* **PROVIDED RECORDS**:

━━━━━━

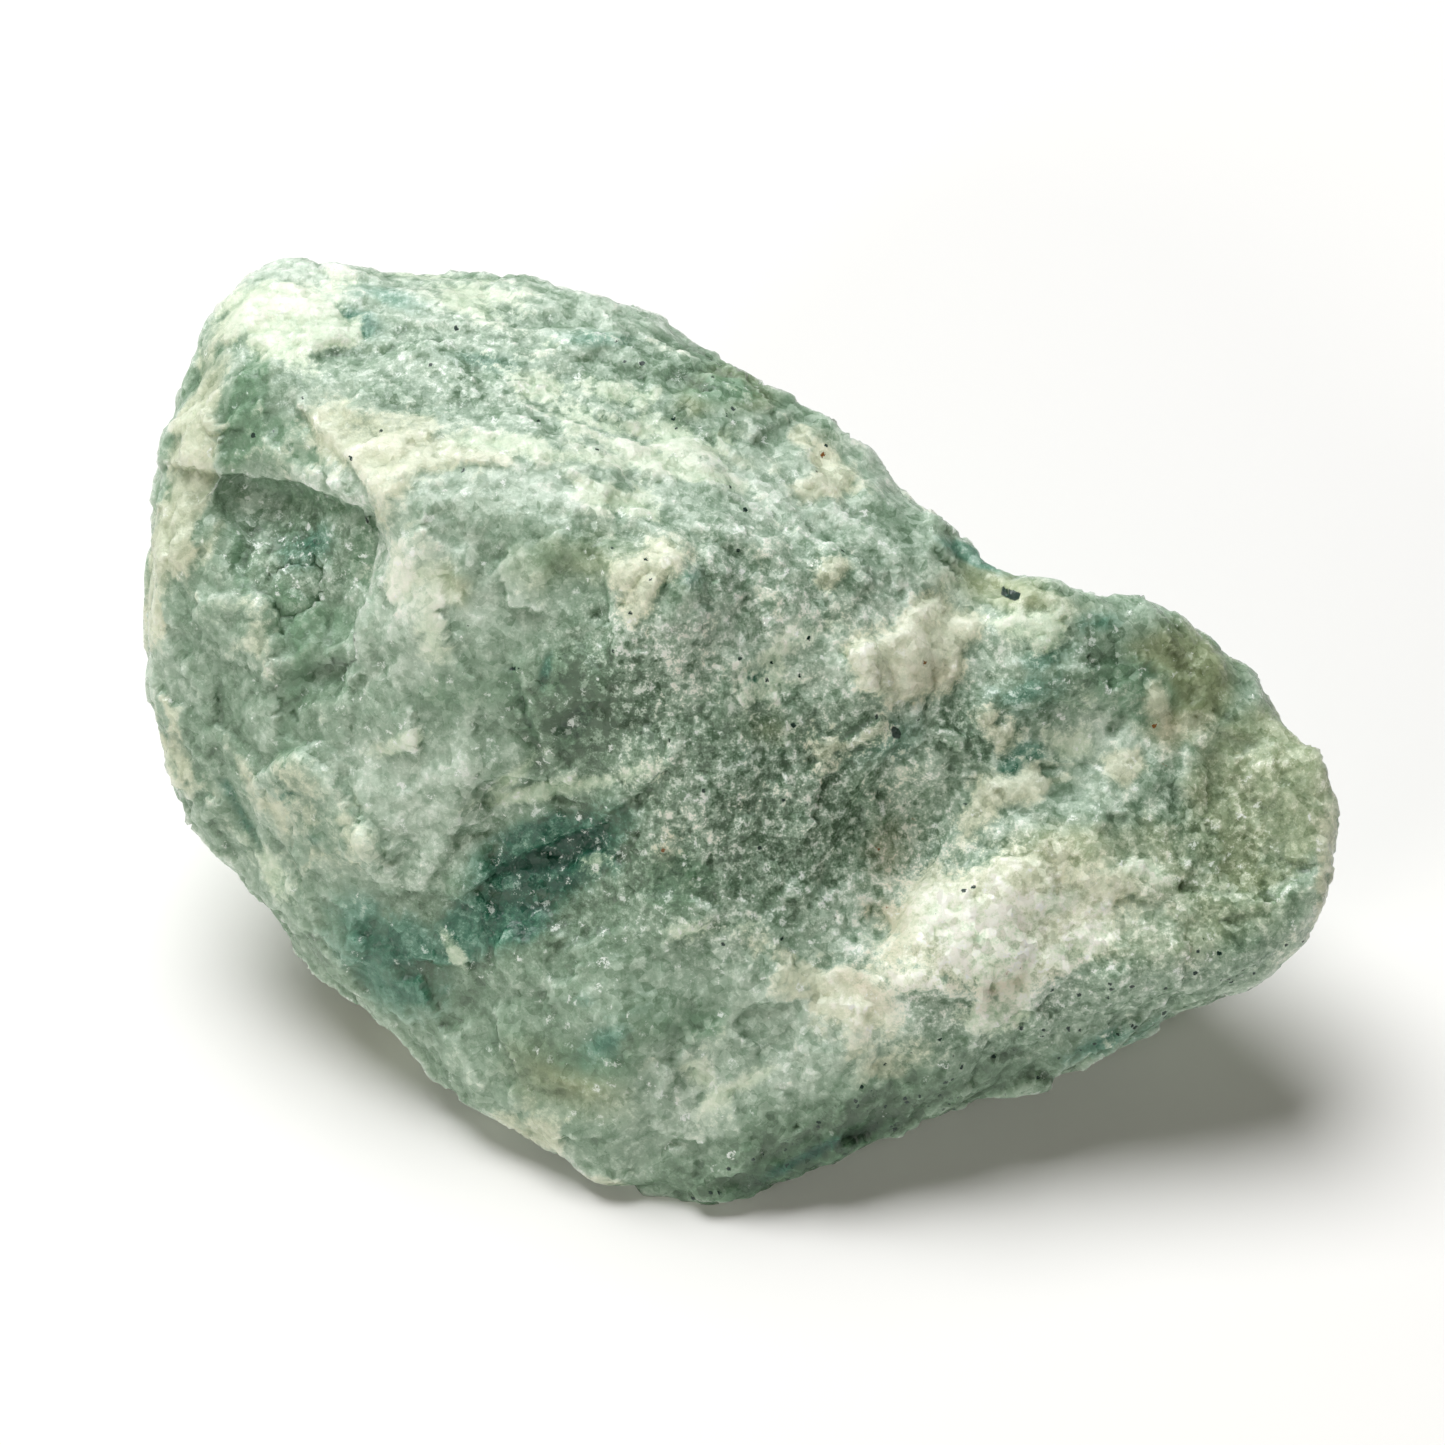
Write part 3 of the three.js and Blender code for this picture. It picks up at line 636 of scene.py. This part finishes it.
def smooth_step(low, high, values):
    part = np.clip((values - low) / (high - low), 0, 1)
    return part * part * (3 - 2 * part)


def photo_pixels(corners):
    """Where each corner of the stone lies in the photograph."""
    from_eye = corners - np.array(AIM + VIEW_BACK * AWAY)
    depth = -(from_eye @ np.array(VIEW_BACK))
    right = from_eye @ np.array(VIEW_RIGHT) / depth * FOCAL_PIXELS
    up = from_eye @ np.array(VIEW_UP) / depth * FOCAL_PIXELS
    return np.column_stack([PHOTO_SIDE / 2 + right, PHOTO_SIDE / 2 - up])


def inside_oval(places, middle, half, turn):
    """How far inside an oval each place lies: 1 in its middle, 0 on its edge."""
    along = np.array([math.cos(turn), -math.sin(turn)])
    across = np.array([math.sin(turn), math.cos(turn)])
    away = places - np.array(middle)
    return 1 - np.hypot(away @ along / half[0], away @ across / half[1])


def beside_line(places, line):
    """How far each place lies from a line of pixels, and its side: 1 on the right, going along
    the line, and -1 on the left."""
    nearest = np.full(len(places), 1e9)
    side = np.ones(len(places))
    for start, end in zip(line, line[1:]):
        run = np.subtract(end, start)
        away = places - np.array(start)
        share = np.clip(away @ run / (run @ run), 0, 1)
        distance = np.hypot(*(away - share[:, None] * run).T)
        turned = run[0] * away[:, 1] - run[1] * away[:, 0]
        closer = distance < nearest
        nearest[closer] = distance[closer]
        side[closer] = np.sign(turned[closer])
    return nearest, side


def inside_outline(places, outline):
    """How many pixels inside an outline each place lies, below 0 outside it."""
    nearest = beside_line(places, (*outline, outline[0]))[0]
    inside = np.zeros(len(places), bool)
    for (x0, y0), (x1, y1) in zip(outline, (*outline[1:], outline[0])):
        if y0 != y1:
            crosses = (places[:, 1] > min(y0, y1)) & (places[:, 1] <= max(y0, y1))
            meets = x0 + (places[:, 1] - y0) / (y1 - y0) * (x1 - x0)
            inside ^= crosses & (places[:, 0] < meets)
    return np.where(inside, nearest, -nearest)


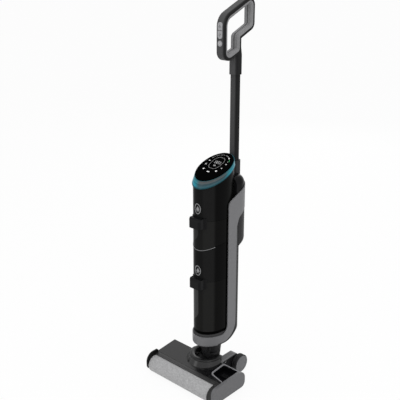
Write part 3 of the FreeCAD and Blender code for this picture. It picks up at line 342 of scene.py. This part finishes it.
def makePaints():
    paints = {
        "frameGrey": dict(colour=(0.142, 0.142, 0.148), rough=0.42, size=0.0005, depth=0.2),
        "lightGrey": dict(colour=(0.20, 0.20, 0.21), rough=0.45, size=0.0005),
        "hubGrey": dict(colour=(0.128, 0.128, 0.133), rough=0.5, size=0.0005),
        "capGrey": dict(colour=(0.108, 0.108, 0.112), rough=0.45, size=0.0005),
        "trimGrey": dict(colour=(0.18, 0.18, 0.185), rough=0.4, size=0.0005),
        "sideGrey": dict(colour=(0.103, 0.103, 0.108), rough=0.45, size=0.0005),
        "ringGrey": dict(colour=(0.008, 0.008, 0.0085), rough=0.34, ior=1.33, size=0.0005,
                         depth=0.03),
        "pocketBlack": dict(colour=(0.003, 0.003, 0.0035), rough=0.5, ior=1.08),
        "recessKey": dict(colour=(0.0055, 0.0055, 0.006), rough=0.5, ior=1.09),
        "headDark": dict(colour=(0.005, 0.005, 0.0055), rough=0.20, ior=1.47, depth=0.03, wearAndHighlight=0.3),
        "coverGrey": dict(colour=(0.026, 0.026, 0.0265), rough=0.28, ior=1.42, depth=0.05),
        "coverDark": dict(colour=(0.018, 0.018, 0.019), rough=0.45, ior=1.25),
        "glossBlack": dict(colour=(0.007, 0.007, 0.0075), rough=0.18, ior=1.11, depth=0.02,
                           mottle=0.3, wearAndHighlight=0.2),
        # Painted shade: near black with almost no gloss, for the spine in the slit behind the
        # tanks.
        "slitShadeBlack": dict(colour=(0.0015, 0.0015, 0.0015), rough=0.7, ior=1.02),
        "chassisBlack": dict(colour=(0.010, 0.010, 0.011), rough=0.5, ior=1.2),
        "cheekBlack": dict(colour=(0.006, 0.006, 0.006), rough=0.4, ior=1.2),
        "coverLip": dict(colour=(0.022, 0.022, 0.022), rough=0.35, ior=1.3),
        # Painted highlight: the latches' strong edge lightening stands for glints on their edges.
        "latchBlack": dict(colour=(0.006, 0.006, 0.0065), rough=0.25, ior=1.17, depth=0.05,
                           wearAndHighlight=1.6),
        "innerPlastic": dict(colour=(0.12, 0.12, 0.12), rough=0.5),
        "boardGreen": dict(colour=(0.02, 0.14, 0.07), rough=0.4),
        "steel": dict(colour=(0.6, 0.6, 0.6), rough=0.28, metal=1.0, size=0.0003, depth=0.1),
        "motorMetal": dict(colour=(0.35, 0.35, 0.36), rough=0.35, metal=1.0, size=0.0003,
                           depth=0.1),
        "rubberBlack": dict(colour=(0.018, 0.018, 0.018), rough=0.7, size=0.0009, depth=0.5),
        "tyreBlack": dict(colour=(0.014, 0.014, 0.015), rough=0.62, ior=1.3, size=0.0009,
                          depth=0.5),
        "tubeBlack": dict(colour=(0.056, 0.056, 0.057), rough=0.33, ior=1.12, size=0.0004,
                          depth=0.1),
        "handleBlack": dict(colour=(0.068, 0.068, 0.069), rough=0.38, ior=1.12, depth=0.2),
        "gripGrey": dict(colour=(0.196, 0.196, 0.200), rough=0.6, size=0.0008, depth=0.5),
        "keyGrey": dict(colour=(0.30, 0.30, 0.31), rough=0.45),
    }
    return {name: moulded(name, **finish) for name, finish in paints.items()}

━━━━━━

Without leaving anything out, give the entries again exactly.

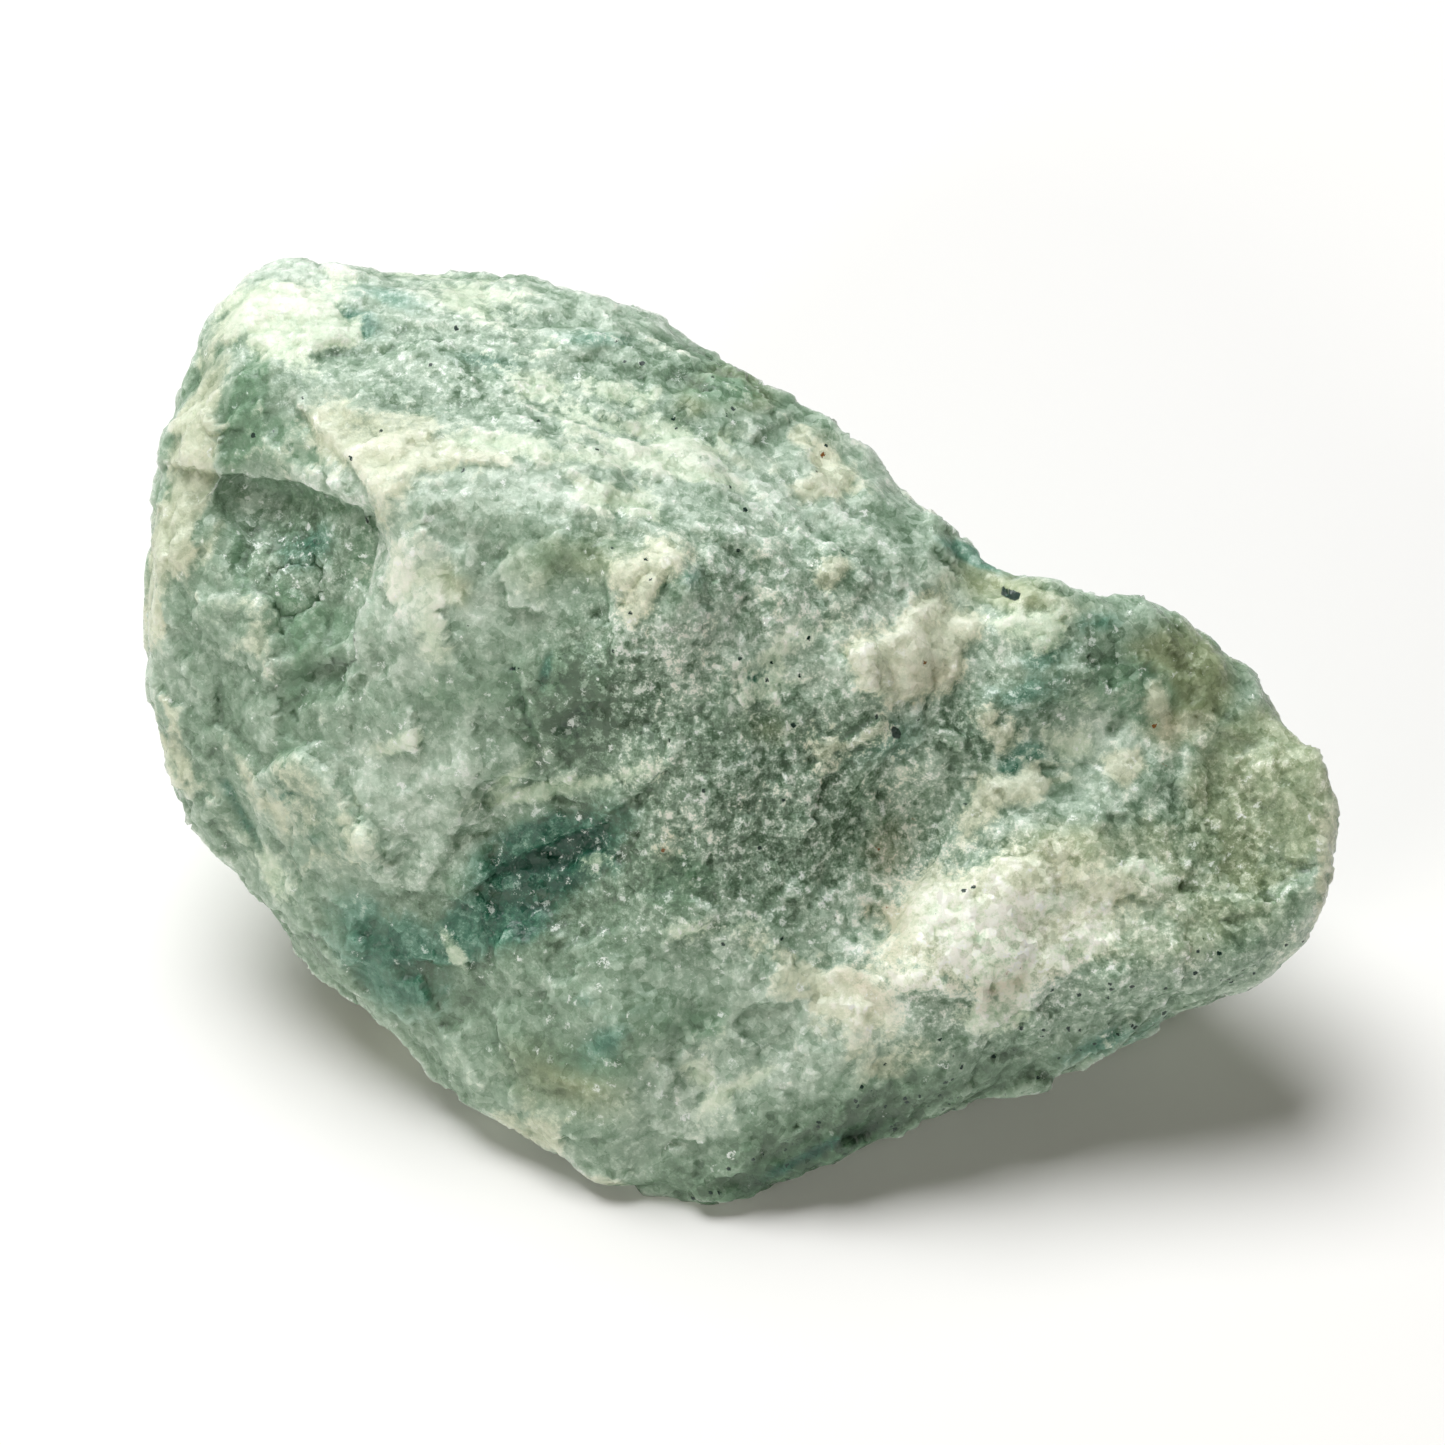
Write part 3 of the three.js and Blender code for this picture. It picks up at line 636 of scene.py. This part finishes it.
def smooth_step(low, high, values):
    part = np.clip((values - low) / (high - low), 0, 1)
    return part * part * (3 - 2 * part)


def photo_pixels(corners):
    """Where each corner of the stone lies in the photograph."""
    from_eye = corners - np.array(AIM + VIEW_BACK * AWAY)
    depth = -(from_eye @ np.array(VIEW_BACK))
    right = from_eye @ np.array(VIEW_RIGHT) / depth * FOCAL_PIXELS
    up = from_eye @ np.array(VIEW_UP) / depth * FOCAL_PIXELS
    return np.column_stack([PHOTO_SIDE / 2 + right, PHOTO_SIDE / 2 - up])


def inside_oval(places, middle, half, turn):
    """How far inside an oval each place lies: 1 in its middle, 0 on its edge."""
    along = np.array([math.cos(turn), -math.sin(turn)])
    across = np.array([math.sin(turn), math.cos(turn)])
    away = places - np.array(middle)
    return 1 - np.hypot(away @ along / half[0], away @ across / half[1])


def beside_line(places, line):
    """How far each place lies from a line of pixels, and its side: 1 on the right, going along
    the line, and -1 on the left."""
    nearest = np.full(len(places), 1e9)
    side = np.ones(len(places))
    for start, end in zip(line, line[1:]):
        run = np.subtract(end, start)
        away = places - np.array(start)
        share = np.clip(away @ run / (run @ run), 0, 1)
        distance = np.hypot(*(away - share[:, None] * run).T)
        turned = run[0] * away[:, 1] - run[1] * away[:, 0]
        closer = distance < nearest
        nearest[closer] = distance[closer]
        side[closer] = np.sign(turned[closer])
    return nearest, side


def inside_outline(places, outline):
    """How many pixels inside an outline each place lies, below 0 outside it."""
    nearest = beside_line(places, (*outline, outline[0]))[0]
    inside = np.zeros(len(places), bool)
    for (x0, y0), (x1, y1) in zip(outline, (*outline[1:], outline[0])):
        if y0 != y1:
            crosses = (places[:, 1] > min(y0, y1)) & (places[:, 1] <= max(y0, y1))
            meets = x0 + (places[:, 1] - y0) / (y1 - y0) * (x1 - x0)
            inside ^= crosses & (places[:, 0] < meets)
    return np.where(inside, nearest, -nearest)


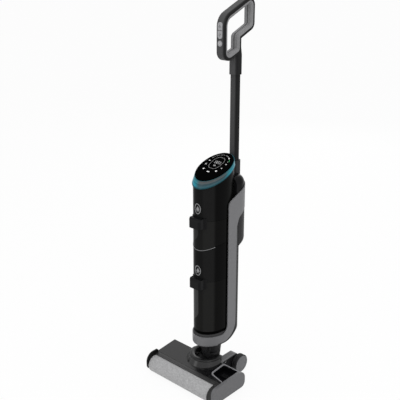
Write part 3 of the FreeCAD and Blender code for this picture. It picks up at line 342 of scene.py. This part finishes it.
def makePaints():
    paints = {
        "frameGrey": dict(colour=(0.142, 0.142, 0.148), rough=0.42, size=0.0005, depth=0.2),
        "lightGrey": dict(colour=(0.20, 0.20, 0.21), rough=0.45, size=0.0005),
        "hubGrey": dict(colour=(0.128, 0.128, 0.133), rough=0.5, size=0.0005),
        "capGrey": dict(colour=(0.108, 0.108, 0.112), rough=0.45, size=0.0005),
        "trimGrey": dict(colour=(0.18, 0.18, 0.185), rough=0.4, size=0.0005),
        "sideGrey": dict(colour=(0.103, 0.103, 0.108), rough=0.45, size=0.0005),
        "ringGrey": dict(colour=(0.008, 0.008, 0.0085), rough=0.34, ior=1.33, size=0.0005,
                         depth=0.03),
        "pocketBlack": dict(colour=(0.003, 0.003, 0.0035), rough=0.5, ior=1.08),
        "recessKey": dict(colour=(0.0055, 0.0055, 0.006), rough=0.5, ior=1.09),
        "headDark": dict(colour=(0.005, 0.005, 0.0055), rough=0.20, ior=1.47, depth=0.03, wearAndHighlight=0.3),
        "coverGrey": dict(colour=(0.026, 0.026, 0.0265), rough=0.28, ior=1.42, depth=0.05),
        "coverDark": dict(colour=(0.018, 0.018, 0.019), rough=0.45, ior=1.25),
        "glossBlack": dict(colour=(0.007, 0.007, 0.0075), rough=0.18, ior=1.11, depth=0.02,
                           mottle=0.3, wearAndHighlight=0.2),
        # Painted shade: near black with almost no gloss, for the spine in the slit behind the
        # tanks.
        "slitShadeBlack": dict(colour=(0.0015, 0.0015, 0.0015), rough=0.7, ior=1.02),
        "chassisBlack": dict(colour=(0.010, 0.010, 0.011), rough=0.5, ior=1.2),
        "cheekBlack": dict(colour=(0.006, 0.006, 0.006), rough=0.4, ior=1.2),
        "coverLip": dict(colour=(0.022, 0.022, 0.022), rough=0.35, ior=1.3),
        # Painted highlight: the latches' strong edge lightening stands for glints on their edges.
        "latchBlack": dict(colour=(0.006, 0.006, 0.0065), rough=0.25, ior=1.17, depth=0.05,
                           wearAndHighlight=1.6),
        "innerPlastic": dict(colour=(0.12, 0.12, 0.12), rough=0.5),
        "boardGreen": dict(colour=(0.02, 0.14, 0.07), rough=0.4),
        "steel": dict(colour=(0.6, 0.6, 0.6), rough=0.28, metal=1.0, size=0.0003, depth=0.1),
        "motorMetal": dict(colour=(0.35, 0.35, 0.36), rough=0.35, metal=1.0, size=0.0003,
                           depth=0.1),
        "rubberBlack": dict(colour=(0.018, 0.018, 0.018), rough=0.7, size=0.0009, depth=0.5),
        "tyreBlack": dict(colour=(0.014, 0.014, 0.015), rough=0.62, ior=1.3, size=0.0009,
                          depth=0.5),
        "tubeBlack": dict(colour=(0.056, 0.056, 0.057), rough=0.33, ior=1.12, size=0.0004,
                          depth=0.1),
        "handleBlack": dict(colour=(0.068, 0.068, 0.069), rough=0.38, ior=1.12, depth=0.2),
        "gripGrey": dict(colour=(0.196, 0.196, 0.200), rough=0.6, size=0.0008, depth=0.5),
        "keyGrey": dict(colour=(0.30, 0.30, 0.31), rough=0.45),
    }
    return {name: moulded(name, **finish) for name, finish in paints.items()}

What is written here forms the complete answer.